Materials and methods: From June 2006 to August 2008, 36 men and 14 women (mean age, 62.5 years +/- 10.4; range, 38-81 y) with PD (mean duration, 9.3 years; range, 1-28 y) underwent autologous implantation of stem cells with superselective arterial catheterization. Patients were evaluated with clinical and neurologic examinations; internationally recognized scales for the evaluation of PD, disability, activities of daily living, depression, and quality of life (QOL); as well as videos, magnetic resonance (MR) imaging, and MR spectroscopy. Stem cells were implanted in the posterior region of the circle of Willis. Patients were evaluated according to clinical measures. Comparison was made versus data collected from all scales before treatment, as well as videos and spectroscopy in eight patients.
Results: In a mean follow-up of 7.4 months +/- 4.5 (range, 1-18 months), patients showed a median improvement of 51.1% and quartile deviation (QD) of 24.8% on the Unified PD Rating Scale. They showed significant improvement in disability, activities of daily living, depression, and QOL (P < .5). No complications were observed.
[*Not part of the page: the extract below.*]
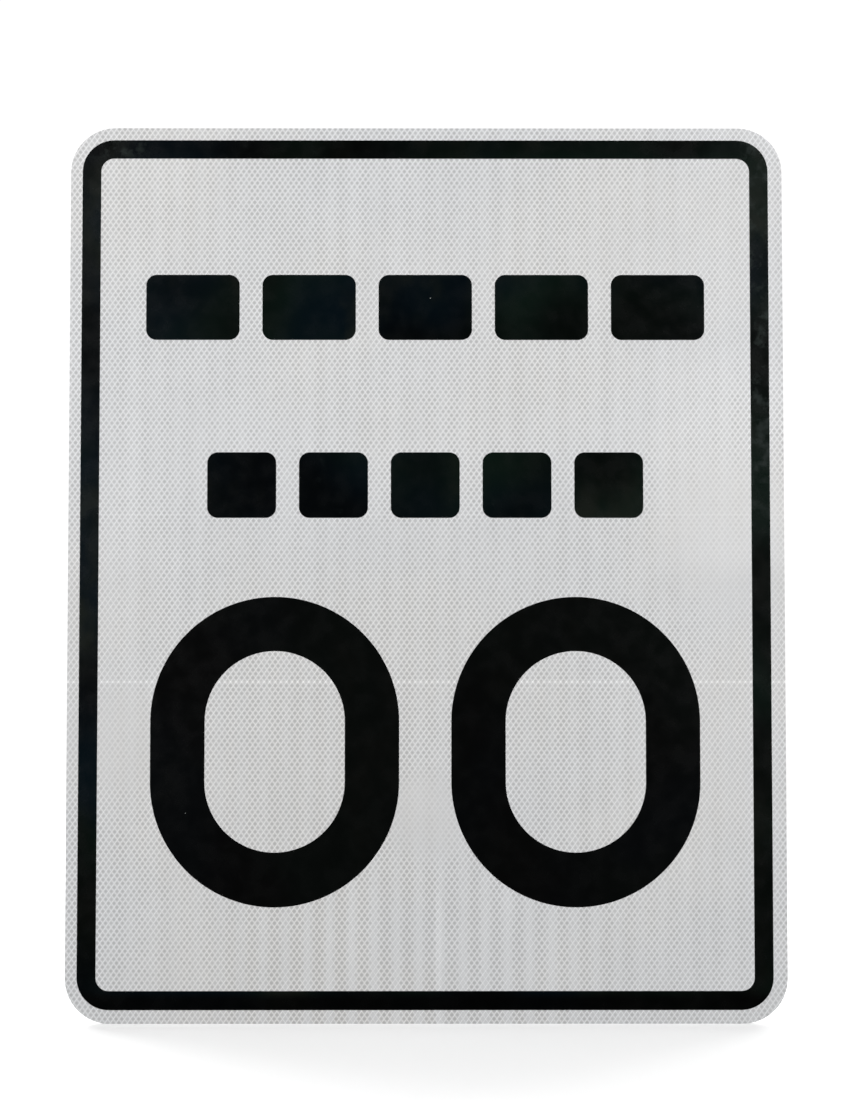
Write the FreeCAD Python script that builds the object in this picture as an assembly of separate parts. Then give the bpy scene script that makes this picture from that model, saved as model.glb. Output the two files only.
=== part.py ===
"""Flat road sign panel: an aluminium blank that carries prismatic sheeting and a cut film legend.

Millimetres. The panel stands upright: +Z is up, the legend faces -Y, and the origin is the centre of the
blank's back face. Every layer is a flat solid that lies face to face on the layer behind it.
"""
import FreeCAD, Part
import math
import os

# Panel
PANEL_WIDTH = 609.6
PANEL_HEIGHT = 762.0
CORNER_RADIUS = 38.1

# Layers, from the back to the front
BLANK_THICKNESS = 2.03
ADHESIVE_THICKNESS = 0.05
BACKING_THICKNESS = 0.08
PRISM_FILM_THICKNESS = 0.27
LEGEND_FILM_THICKNESS = 0.08
BACK_EDGE_DEBURR = 0.25

# The legend is laid down as one set, a little off the panel's centre
LEGEND_SHIFT_X = -1.0
LEGEND_SHIFT_Z = 0.5

# Black band round the edge
BAND_MARGIN = 11.0
BAND_WIDTH = 15.875
SMALLEST_INNER_RADIUS = 3.0

# Two rows of plain film pieces, placed from the top of the band's opening
ROW_SIDE_CLEARANCES = (39.3, 92.2)
TOP_CLEARANCE = 77.6
ROW_HEIGHT = 101.6
ROW_GAP = 50.8
PIECES_PER_ROW = 5
PIECE_GAP = 19.6
PIECE_HEIGHT = 56.0
PIECE_CORNER_RADIUS = 9.0

# Two large numerals, between the second row and the bottom of the band's opening
NUMERAL_SIDE_CLEARANCE = 44.9
NUMERAL_GAP = 44.3
NUMERAL_TOP_CLEARANCE = 44.5
NUMERAL_BOTTOM_CLEARANCE = 70.0
NUMERAL_STROKE = 46.0

# Planes between the layers, on Y
BLANK_BACK = 0.0
BLANK_FRONT = BLANK_BACK - BLANK_THICKNESS
ADHESIVE_FRONT = BLANK_FRONT - ADHESIVE_THICKNESS
BACKING_FRONT = ADHESIVE_FRONT - BACKING_THICKNESS
SHEETING_FRONT = BACKING_FRONT - PRISM_FILM_THICKNESS

SHORTEST_EDGE = 0.001


def arc_points(centre_x, centre_z, radius, start_degrees, y):
    """Start, middle and end of a quarter circle in the plane at y."""
    points = []
    for turn in (0, 45, 90):
        angle = math.radians(start_degrees + turn)
        x = centre_x + radius * math.cos(angle)
        z = centre_z + radius * math.sin(angle)
        points.append(FreeCAD.Vector(x, y, z))
    return points


def rounded_outline(width, height, radius, centre, y):
    """Closed wire of a rectangle with four equal corner arcs. Sides that the arcs use up are left out."""
    radius = min(radius, width / 2, height / 2)
    reach_x = width / 2 - radius
    reach_z = height / 2 - radius
    corners = ((1, 1, 0), (-1, 1, 90), (-1, -1, 180), (1, -1, 270))
    arcs = []
    for side_x, side_z, start in corners:
        centre_x = centre[0] + side_x * reach_x
        centre_z = centre[1] + side_z * reach_z
        arcs.append(arc_points(centre_x, centre_z, radius, start, y))
    edges = []
    for index, arc in enumerate(arcs):
        edges.append(Part.Arc(*arc).toShape())
        following = arcs[(index + 1) % len(arcs)]
        if arc[2].distanceToPoint(following[0]) > SHORTEST_EDGE:
            edges.append(Part.makeLine(arc[2], following[0]))
    return Part.Wire(edges)


def slab(width, height, radius, centre, back, thickness):
    """Flat solid with rounded corners, from the plane at back towards the viewer."""
    outline = rounded_outline(width, height, radius, centre, back)
    return Part.Face(outline).extrude(FreeCAD.Vector(0, -thickness, 0))


def sheeting_layer(back, thickness):
    """Layer of the sheeting, trimmed flush with the panel's edge."""
    return slab(PANEL_WIDTH, PANEL_HEIGHT, CORNER_RADIUS, (0, 0), back, thickness)


def legend_film(width, height, radius, centre):
    """Piece of legend film on the sheeting's face. Its centre is measured from the legend's own centre."""
    shifted = (centre[0] + LEGEND_SHIFT_X, centre[1] + LEGEND_SHIFT_Z)
    return slab(width, height, radius, shifted, SHEETING_FRONT, LEGEND_FILM_THICKNESS)


def film_ring(width, height, radius, stroke, centre):
    """Closed ring of legend film, the same stroke all the way round."""
    outside = legend_film(width, height, radius, centre)
    inner_radius = max(radius - stroke, SMALLEST_INNER_RADIUS)
    inside = legend_film(width - 2 * stroke, height - 2 * stroke, inner_radius, centre)
    return outside.cut(inside).Solids[0]


def aluminium_blank():
    """Sheet blank. The edges of its back face are deburred."""
    blank = slab(PANEL_WIDTH, PANEL_HEIGHT, CORNER_RADIUS, (0, 0), BLANK_BACK, BLANK_THICKNESS)
    back_edges = [edge for edge in blank.Edges if edge.BoundBox.YMin > BLANK_BACK - SHORTEST_EDGE]
    return blank.makeChamfer(BACK_EDGE_DEBURR, back_edges)


def border_band():
    """Black band that follows the panel's edge, and its rounded corners, at an even margin."""
    width = PANEL_WIDTH - 2 * BAND_MARGIN
    height = PANEL_HEIGHT - 2 * BAND_MARGIN
    radius = max(CORNER_RADIUS - BAND_MARGIN, SMALLEST_INNER_RADIUS)
    return film_ring(width, height, radius, BAND_WIDTH, (0, 0))


def band_opening():
    """Width and height of the space inside the band."""
    border = 2 * (BAND_MARGIN + BAND_WIDTH)
    return PANEL_WIDTH - border, PANEL_HEIGHT - border


def row_top(row):
    """Height of the top of a row above the legend's centre. Row 0 is the upper one."""
    opening_height = band_opening()[1]
    return opening_height / 2 - TOP_CLEARANCE - row * (ROW_HEIGHT + ROW_GAP)


def legend_rows():
    """Named blocks of the two rows, all one height and, in each row, all one width."""
    pieces = {}
    opening_width = band_opening()[0]
    for row, side_clearance in enumerate(ROW_SIDE_CLEARANCES):
        row_width = opening_width - 2 * side_clearance
        width = (row_width - (PIECES_PER_ROW - 1) * PIECE_GAP) / PIECES_PER_ROW
        z = row_top(row) - ROW_HEIGHT / 2
        for index in range(PIECES_PER_ROW):
            x = -row_width / 2 + width / 2 + index * (width + PIECE_GAP)
            name = f"legend_row{row + 1}_piece_{index + 1}"
            pieces[name] = legend_film(width, PIECE_HEIGHT, PIECE_CORNER_RADIUS, (x, z))
    return pieces


def numerals():
    """Two plain zeros. Each is a ring whose outer corners are as round as its width and height allow."""
    opening_width, opening_height = band_opening()
    width = (opening_width - 2 * NUMERAL_SIDE_CLEARANCE - NUMERAL_GAP) / 2
    top = row_top(len(ROW_SIDE_CLEARANCES) - 1) - ROW_HEIGHT - NUMERAL_TOP_CLEARANCE
    bottom = NUMERAL_BOTTOM_CLEARANCE - opening_height / 2
    height = top - bottom
    radius = min(width, height) / 2
    x = (width + NUMERAL_GAP) / 2
    z = (top + bottom) / 2
    return {
        "numeral_left": film_ring(width, height, radius, NUMERAL_STROKE, (-x, z)),
        "numeral_right": film_ring(width, height, radius, NUMERAL_STROKE, (x, z)),
    }


def build():
    """Every piece of the sign by its node's name."""
    pieces = {
        "aluminium_blank": aluminium_blank(),
        "sheeting_adhesive": sheeting_layer(BLANK_FRONT, ADHESIVE_THICKNESS),
        "sheeting_backing_film": sheeting_layer(ADHESIVE_FRONT, BACKING_THICKNESS),
        "sheeting_prism_film": sheeting_layer(BACKING_FRONT, PRISM_FILM_THICKNESS),
        "border_band": border_band(),
    }
    pieces.update(legend_rows())
    pieces.update(numerals())
    return pieces


os.makedirs("parts", exist_ok=True)
for node, solid in build().items():
    solid.exportStep(f"parts/{node}.step")
    print(f"{node}: {solid.Volume:.1f} mm3, valid {solid.isValid()}, solids {len(solid.Solids)}")
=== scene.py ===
"""Looks of the flat road sign panel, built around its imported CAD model. Metres, in the model's own frame.

The panel stands upright and its legend faces -Y. The sheeting's face film is rebuilt here with its lattice of
sealed cells. The blank, the thin layers behind the face film and the black legend keep their CAD shapes.
"""
import math

import bpy
import numpy as np
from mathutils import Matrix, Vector


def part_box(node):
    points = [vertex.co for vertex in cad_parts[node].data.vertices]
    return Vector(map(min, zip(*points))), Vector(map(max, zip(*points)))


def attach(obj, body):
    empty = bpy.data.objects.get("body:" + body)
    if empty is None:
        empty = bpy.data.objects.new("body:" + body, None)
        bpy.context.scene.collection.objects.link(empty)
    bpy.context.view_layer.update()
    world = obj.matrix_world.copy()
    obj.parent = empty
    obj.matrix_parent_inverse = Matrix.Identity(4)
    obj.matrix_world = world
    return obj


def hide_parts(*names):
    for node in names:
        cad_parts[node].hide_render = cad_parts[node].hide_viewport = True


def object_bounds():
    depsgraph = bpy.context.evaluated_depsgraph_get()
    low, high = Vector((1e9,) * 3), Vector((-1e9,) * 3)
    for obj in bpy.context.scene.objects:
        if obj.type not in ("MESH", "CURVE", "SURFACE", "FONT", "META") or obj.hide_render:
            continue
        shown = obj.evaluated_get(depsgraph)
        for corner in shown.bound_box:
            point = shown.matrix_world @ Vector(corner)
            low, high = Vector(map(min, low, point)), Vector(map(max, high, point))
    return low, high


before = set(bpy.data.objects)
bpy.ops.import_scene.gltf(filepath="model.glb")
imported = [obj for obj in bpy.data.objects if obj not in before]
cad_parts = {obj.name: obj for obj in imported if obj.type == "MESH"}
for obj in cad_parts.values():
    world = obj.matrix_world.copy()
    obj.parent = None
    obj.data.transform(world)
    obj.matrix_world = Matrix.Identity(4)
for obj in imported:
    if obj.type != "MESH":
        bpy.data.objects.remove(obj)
CAD_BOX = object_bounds()

MM = 0.001

# Lattice of sealed cells: each cell is a diamond of this width and height
CELL_WIDTH = 4.75 * MM
CELL_HEIGHT = 6.67 * MM
PILLOW_HEIGHT = 0.06 * MM
SEAL_WIDTHS = (0.58 * MM, 0.68 * MM)
SEAL_TOP_SHARE = 0.75
SEAL_RISE = 0.02 * MM
SEAL_STEP = 0.002 * MM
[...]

In eight patients, follow-up MR spectroscopy revealed mean improvements in n-acetylaspartate/creatine ratio from 1.805 to 2.07 (12.8%) and from 1.25 to 1.88 (43.56%) in right and left basal ganglia, respectively, versus preprocedural values (P < .05).
Conclusions: Treatment of PD with intraarterial autologous implantation of adult stem cells is feasible and safe and results in improved severity of disease and QOL.